NCPA - National Center for Policy Analysis


July 23, 2007

Countless Americans have benefited from investment partnerships.  But now they are under attack by tax-and-spend politicians who have their sights on American entrepreneurship and retirement savings, says Rep. Eric Cantor (R-Va.), the chief deputy minority whip.

At issue is the Levin-Rangel bill, which would effectively raise taxes on investment partnerships by 133 percent.  Allowing this to happen would lead to serious consequences for job creation and economic growth, says Cantor:

  • Private equity partnerships have become an important source of capital for low-income housing, energy exploration and medical innovation, not to mention the turnaround of struggling companies.
  • These groups invest expertise and sweat-equity to reinvigorate troubled companies and build new ones. Private equity alone created about 600,000 jobs from 2000 to 2003.

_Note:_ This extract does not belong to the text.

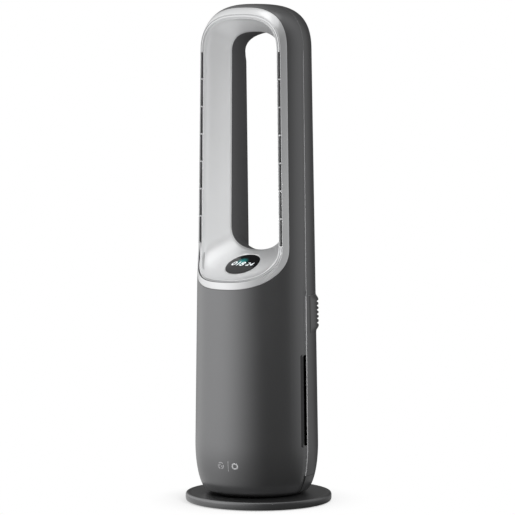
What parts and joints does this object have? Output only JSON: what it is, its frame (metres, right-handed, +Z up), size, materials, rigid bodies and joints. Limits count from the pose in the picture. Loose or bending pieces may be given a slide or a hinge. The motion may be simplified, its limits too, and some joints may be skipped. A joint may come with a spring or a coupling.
{
  "type": "air purifier fan",
  "caption": "Tall air purifier fan: slim tower with an open outlet loop, turning on a round base, with a removable rear cover and a round filter.",
  "frame": {"origin": "centre of the base at the level of the floor", "axes": "+Z up, front with the outlet slots facing -Y, +X to the right seen from the front"},
  "size_m": [0.31, 0.31, 1.05],
  "materials": {
    "dark_housing": "satin dark grey, fine grain",
    "black_plastic": "matte near-black",
    "silver_plastic": "silver metallic lacquer",
    "display_gloss": "polished black",
    "grey_plastic": "moulded mid grey",
    "rubber": "matte",
    "steel": "zinc plated",
    "windings": "enamelled copper on laminated steel",
    "circuit_board": "lacquered board",
    "filter_paper": "pleated filter paper"
  },
  "bodies": {
    "base": {"base_cover": "dark_housing", "base_plate": "black_plastic", "foot_1": "rubber", "foot_2": "rubber", "foot_3": "rubber", "foot_4": "rubber", "base_weight": "steel", "base_screw_1": "steel", "base_screw_2": "steel", "base_screw_3": "steel", "base_screw_4": "steel", "slide_ring": "grey_plastic", "swivel_gear": "grey_plastic", "power_inlet": "rubber"},
    "tower": {"turntable": "grey_plastic", "retainer_ring": "grey_plastic", "lower_tub": "dark_housing", "front_shell": "dark_housing", "rear_housing": "dark_housing", "outlet_frame": "silver_plastic", "outlet_ring": "silver_plastic", "inner_liner": "silver_plastic", "left_nozzle": "black_plastic", "right_nozzle": "black_plastic", "display_lens": "display_gloss", "display_board": "circuit_board", "chassis": "black_plastic", "bellmouth": "grey_plastic", "bellmouth_seal": "rubber", "fan_housing": "grey_plastic", "diffuser": "grey_plastic", "flow_divider": "grey_plastic", "motor_mount": "rubber", "motor_case": "steel", "motor_cap": "steel", "motor_stator": "windings", "lower_bearing": "steel", "upper_bearing": "steel", "main_board": "circuit_board", "power_supply": "black_plastic", "air_sensor": "black_plastic", "swivel_motor": "steel", "cover_magnet_left": "steel", "cover_magnet_right": "steel"},
    "fan": {"impeller": "grey_plastic", "motor_rotor": "steel"},
    "pinion": {"swivel_pinion": "grey_plastic"},
    "cover": {"filter_cover": "dark_housing", "cover_grip": "dark_housing"},
    "filter": {"filter_media": "filter_paper", "filter_top_cap": "grey_plastic", "filter_bottom_cap": "grey_plastic", "filter_tab": "black_plastic"}
  },
  "joints": [
    {"name": "tower_swivel", "type": "hinge", "parent": "base", "child": "tower", "pos_m": [0, -0.006, 0.02], "axis": [0, 0, 1], "range_deg": [-175, 175]},
    {"name": "fan_spin", "type": "hinge", "parent": "tower", "child": "fan", "pos_m": [0, -0.006, 0.37], "axis": [0, 0, 1], "continuous": true},
    {"name": "pinion_turn", "type": "hinge", "parent": "tower", "child": "pinion", "pos_m": [0, 0.03, 0.012], "axis": [0, 0, 1], "range_deg": [-526, 526]},
    {"name": "cover_off", "type": "slide", "parent": "tower", "child": "cover", "axis": [0, 1, 0], "range_m": [0, 0.3]},
    {"name": "filter_out", "type": "slide", "parent": "tower", "child": "filter", "axis": [0, 1, 0], "range_m": [0, 0.24]}
  ],
  "couplings": [
    {"joint": "pinion_turn", "follows": "tower_swivel", "ratio": 3},
    {"joint": "filter_out", "follows": "cover_off", "ratio": 0.8}
  ]
}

Further, some argue that this bill only targets the super rich; this is far from the truth, explains Cantor:

  • It would harm millions of ordinary Americans whose pensions and jobs increasingly rely on returns from these investment partnerships.
  • Washington state's employee pension fund has earned $9.71 billion, or approximately $26,000 per worker, over its 25 years investing in partnerships.
  • Raising taxes on partnerships is a clear attack on the pensions of every teacher, firefighter, police officer and civil servant whose pension is tied to these funds.

Levin-Rangel attacks the most innovative and energetic part of our economy.  In an increasingly challenging global community, America must stay competitive.  Congress must not tax success and destroy job creation, which is why Cantor opposes the Levin-Rangel proposal.